Some friends during their chats will inevitably hope that Niubizi would use his intrinsic skills to inject a fresh outlook for the patriots of "Merdeka". Unfortunately, Niubizi could not be personally at the scene of the large gathering of more than a hundred thousand people in Malacca, or else in the brilliant colors under the heavy rain, he would be aroused by the inspiration that could be found everywhere at that time.
For the members of the Chinese society at this time and moment, those who worship money, those who are rich and powerful, those who are "experts" who have no knowledge, those local wealthy landlords that despise intellectuals, those masked hypocrites, those speculators that do not take a stand... are all open game for cartoons.
In countries with high cultural standards, the good and bad of their politicians are highly taunted; their personalities drawn into caricatures. For those influential, powerful and well-bred notables, as long as the cartoons can reflect a sense of humor, the officials will not send the cartoonists to the authorities for punishment, this is a good example of the freedom of speech.
Mr. Huang Yao’s cartoons seem to depict the local traditions and customs closely, but his "Education of a Son" has the appeal that adults are always at a disadvantage in their negotiations with children. How to educate your children?

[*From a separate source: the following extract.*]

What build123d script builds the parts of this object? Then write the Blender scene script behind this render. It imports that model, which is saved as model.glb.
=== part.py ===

After reading "Education of a Son ", it will leave you in an embarrassing state of not knowing whether to laugh or cry. Ultimately, the father and son relationship is one of flesh and blood, the child is fond of the father and so will seek to get close to him and indeed it is partially because the father’s child-like nature. If we talk about the draconian customs of the parent-child relationship where a child is seen but not heard, then a father "sitting respectfully" or "putting on a stern countenance" is simply like becoming a tiger.
The first time we met, Dr. Hua who is in charge of Singapore Overseas Chinese Child Care Centre accompanied Niubizi to my house for a casual chat, my daughter had a good impression of him. She felt that he is an honorable and a resource, but later after listening to his stories, she felt that he is just her lovable Uncle Huang.

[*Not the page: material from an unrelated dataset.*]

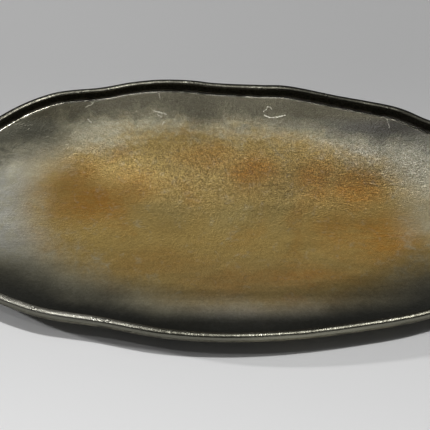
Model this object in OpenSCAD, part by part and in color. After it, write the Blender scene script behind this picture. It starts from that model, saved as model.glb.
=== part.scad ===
// Large oval serving tray, cast in one piece with a low upright rim.
// Hand-formed, softly cornered outline; dished floor; stands on six stick-on felt pads.
// Millimetres, +Z up, long side on X. Origin on the table under the middle of the tray.

/* [Tray] */
// Overall length along X
tray_l = 610; // [520:5:700]
// Overall width along Y
tray_w = 342; // [290:2:400]
// Overall height, pads included
tray_h = 28; // [27:0.5:34]
// Thickness of the cast floor
floor_t = 4.2; // [3.5:0.1:5]

/* [Rim] */
// Mean width of the flat top of the rim
rim_w = 5; // [4:0.1:6]
// How much that width wanders round the hand-dressed edge
rim_wander = 0.6; // [0:0.1:0.9]
// Rounding on both edges of the rim top
rim_r = 1.4; // [0.8:0.1:1.7]
// Height of the upright outer band
band_h = 7; // [5:0.5:9]
// Radius that rolls the band into the underside
belly_r = 9; // [6:0.5:10]
// Height of the inner wall above the floor's edge
wall_h = 12; // [10:0.5:13]
// Draft of the inner wall over its height
wall_draft = 0.8; // [0.3:0.1:1.5]
// Fillet between the inner wall and the floor
cove_r = 3.2; // [2:0.1:4]

/* [Feet] */
// Diameter of a felt pad
pad_d = 26; // [20:1:30]
// Thickness of a felt pad
pad_t = 3; // [2:0.1:4]
// Thickness of the adhesive disc above it
glue_t = 0.4; // [0.3:0.1:0.6]
// How much smaller the adhesive disc is than its pad, across
glue_inset = 2; // [1:0.5:3]
// Gap between a pad and the edge of the flat base
pad_margin = 4; // [3:1:15]

/* [Hidden] */
pad_n = 6;
pad_phase = 30;
base_z = pad_t + glue_t;
floor_mid_z = base_z + floor_t;
floor_edge_z = tray_h - wall_h;
belly_cz = tray_h - band_h;
cove_out = rim_w + wall_draft + cove_r;
flat_share = 0.62;
dish_power = 1.6;
curve_steps = 4;
arc_steps = 3;
slope_steps = 6;
disc_fn = 72;
cast_metal = [0.46, 0.41, 0.28];
felt_grey = [0.20, 0.20, 0.19];
glue_tan = [0.78, 0.72, 0.58];

// Corners and mid-sides of the hand-formed outline, seen from above, anticlockwise
outline_knots = [
  [305, -18], [301, 28], [282, 66], [250, 92], [213, 110],
  [180, 129], [121, 145], [68, 160], [36, 162],
  [-13, 165], [-40, 169], [-73, 170], [-105, 166],
  [-137, 158], [-190, 149], [-238, 119], [-277, 74],
  [-300, 22], [-304, -32], [-281, -83], [-237, -117],
  [-182, -142], [-121, -154], [-60, -167], [0, -171],
  [62, -168], [124, -159], [184, -146], [238, -124],
  [278, -92], [299, -56]
];

// Point at share t between b and c on the smooth curve through a, b, c, d
function curve_at(a, b, c, d, t) =
  0.5 * (2 * b + (c - a) * t + (2 * a - 5 * b + 4 * c - d) * t * t
  + (3 * b - a - 3 * c + d) * t * t * t);

// Closed smooth curve through all the knots
function smooth_loop(knots, steps) =
  let (n = len(knots)) [
    for (i = [0 : n - 1])
      for (s = [0 : steps - 1])
        curve_at(knots[(i + n - 1) % n], knots[i], knots[(i + 1) % n],
                 knots[(i + 2) % n], s / steps)
  ];

// The same curve, centred and stretched to exactly l by w
function fit_loop(pts, l, w) =
  let (xs = [for (p = pts) p.x], ys = [for (p = pts) p.y])
  let (mid = [max(xs) + min(xs), max(ys) + min(ys)] / 2)
  let (k = [l / (max(xs) - min(xs)), w / (max(ys) - min(ys))])
  [for (p = pts) [(p.x - mid.x) * k.x, (p.y - mid.y) * k.y]];

// Unit vectors pointing into the loop at each of its points
function inward(pts) =
  let (n = len(pts)) [
    for (i = [0 : n - 1])
      let (d = pts[(i + 1) % n] - pts[(i + n - 1) % n])
      [-d.y, d.x] / norm(d)
  ];

outline = fit_loop(smooth_loop(outline_knots, curve_steps), tray_l, tray_w);
outline_in = inward(outline);
ring_n = len(outline);

// Extra rim width at point i: three slow waves, so the rim looks dressed by hand
function wander(i) =
  let (a = 360 * i / ring_n)
  rim_wander * (0.5 * sin(2 * a + 40) + 0.3 * sin(5 * a) + 0.2 * sin(9 * a + 70));

// One ring at height z: moved in by d, then shrunk to share s; w = share of the wander
function ring(d, z, s = 1, w = 0) = [
  for (i = [0 : ring_n - 1])
    let (p = outline[i] + outline_in[i] * (d + w * wander(i)))
    [p.x * s, p.y * s, z]
];

// Rings that follow an arc in the section, centre (cd, cz), from angle a0 to a1
function arc_rings(cd, cz, r, a0, a1, w = 0) = [
  for (k = [0 : arc_steps])
    let (a = a0 + (a1 - a0) * k / arc_steps)
    ring(cd + r * cos(a), cz + r * sin(a), 1, w)
];

// Rise of the dish, from 0 at the flat middle to 1 at the cove
function rise(t) = pow(t, dish_power);

// Underside slope, from the flat base out to the belly curve
under_rings = [
  for (k = [0 : slope_steps - 1])
    let (t = k / slope_steps)
    ring(belly_r, base_z + (belly_cz - belly_r - base_z) * rise(t),
         flat_share + (1 - flat_share) * t)
];

// Dished floor, from the cove in to the flat middle
floor_rings = [
  for (k = [1 : slope_steps])
    let (t = 1 - k / slope_steps)
    ring(cove_out, floor_mid_z + (floor_edge_z - floor_mid_z) * rise(t),
         flat_share + (1 - flat_share) * t, 1)
];

// Skin of a solid lofted through closed rings, first ring at the bottom
module loft(rings) {
  n = len(rings[0]);
  m = len(rings);
  pts = [for (r = rings) each r];
  sides = [
    for (j = [0 : m - 2])
      for (i = [0 : n - 1])
        let (a = j * n + i, b = j * n + (i + 1) % n)
        each [[a, a + n, b + n], [a, b + n, b]]
  ];
  bottom = [for (i = [0 : n - 1]) i];
  top = [for (i = [0 : n - 1]) m * n - 1 - i];
  polyhedron(points = pts, faces = concat([bottom, top], sides));
}

module tray_body() {
  outer_edge = arc_rings(rim_r, tray_h - rim_r, rim_r, 180, 90);
  inner_edge = arc_rings(rim_w - rim_r, tray_h - rim_r, rim_r, 90, 0, 1);
  cove = arc_rings(cove_out, floor_edge_z + cove_r, cove_r, 180, 270, 1);
  belly = arc_rings(belly_r, belly_cz, belly_r, 270, 180);
  color(cast_metal)
    loft(concat(under_rings, belly, outer_edge, inner_edge, cove, floor_rings));
}

// Stands its children at the place of pad k, just inside the edge of the flat base
module at_pad(k, z) {
  a = pad_phase + (k - 1) * 360 / pad_n;
  edge_gap = pad_d / 2 + pad_margin;
  reach_x = flat_share * (tray_l / 2 - belly_r) - edge_gap;
  reach_y = flat_share * (tray_w / 2 - belly_r) - edge_gap;
  translate([reach_x * cos(a), reach_y * sin(a), z])
    children();
}

module felt_pad(k) {
  color(felt_grey)
    at_pad(k, 0)
      cylinder(h = pad_t, d = pad_d, $fn = disc_fn);
}

module adhesive_disc(k) {
  color(glue_tan)
    at_pad(k, pad_t)
      cylinder(h = glue_t, d = pad_d - glue_inset, $fn = disc_fn);
}

tray_body();
adhesive_disc(1);  // adhesive_disc_1
adhesive_disc(2);  // adhesive_disc_2
adhesive_disc(3);  // adhesive_disc_3
adhesive_disc(4);  // adhesive_disc_4
adhesive_disc(5);  // adhesive_disc_5
adhesive_disc(6);  // adhesive_disc_6
felt_pad(1);  // felt_pad_1
felt_pad(2);  // felt_pad_2
felt_pad(3);  // felt_pad_3
felt_pad(4);  // felt_pad_4
felt_pad(5);  // felt_pad_5
felt_pad(6);  // felt_pad_6
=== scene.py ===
"""Large oval cast tray with an antiqued silver, gold and copper finish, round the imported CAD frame."""

import math

import bpy
import numpy as np
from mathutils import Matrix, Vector


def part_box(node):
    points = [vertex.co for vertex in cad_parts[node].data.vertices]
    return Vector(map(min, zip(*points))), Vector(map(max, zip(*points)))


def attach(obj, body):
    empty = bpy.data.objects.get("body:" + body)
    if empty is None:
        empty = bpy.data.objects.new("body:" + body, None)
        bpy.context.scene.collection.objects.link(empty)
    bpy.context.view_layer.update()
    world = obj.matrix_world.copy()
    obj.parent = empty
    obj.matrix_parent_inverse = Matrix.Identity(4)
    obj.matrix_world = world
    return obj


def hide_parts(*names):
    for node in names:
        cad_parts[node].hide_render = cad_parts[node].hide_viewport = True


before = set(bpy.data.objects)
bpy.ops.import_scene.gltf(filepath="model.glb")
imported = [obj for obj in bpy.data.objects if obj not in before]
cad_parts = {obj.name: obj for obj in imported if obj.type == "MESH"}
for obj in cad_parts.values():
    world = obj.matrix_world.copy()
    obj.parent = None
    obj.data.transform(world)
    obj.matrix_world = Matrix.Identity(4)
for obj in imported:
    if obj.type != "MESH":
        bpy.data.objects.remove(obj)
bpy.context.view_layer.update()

MM = 0.001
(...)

For this reason, it made me consider how important today’s cartoons education is. Indeed, learning to read with the aid of pictures is an encouraging way to foster popularity in reading. [In our generation] many children had to hide in order to read “poisonous” picture books. This was because in reality, we lacked books that were more interesting to supplement the shortcomings of official curriculum. The intention for writing this short article is that I really hope Mr. Huang Yao would undertake this great responsibility and widely collect material, so that Niubizi could be the real nanny of thousands and tens of thousands of children.
Huang Yao Foundation Archive Image (c. 1956)
Note: Literary magazine Jiao Feng, published by Jiao Feng Publishing in Singapore. Initially, it was a small size booklet, fortnightly magazine and successively changed to monthly, bimonthly and finally biannual. In November of 1958, from issue #73 onwards it was changed to a monthly magazine. In January of 1959, from issue #75 it began to be printed in Kuala Lumpur. In April of 1959 the issue #78 was published by Jiao Feng Publishing in Kuala Lumpur. The issues #434 - 488 (1990-1999) were published as a bimonthly magazine. By Issue #489 (it progressed to a large format magazine). From December of 2002 onwards, it was a biannual magazine and published by the Malaysian Chinese Literature Center of the Southern University College.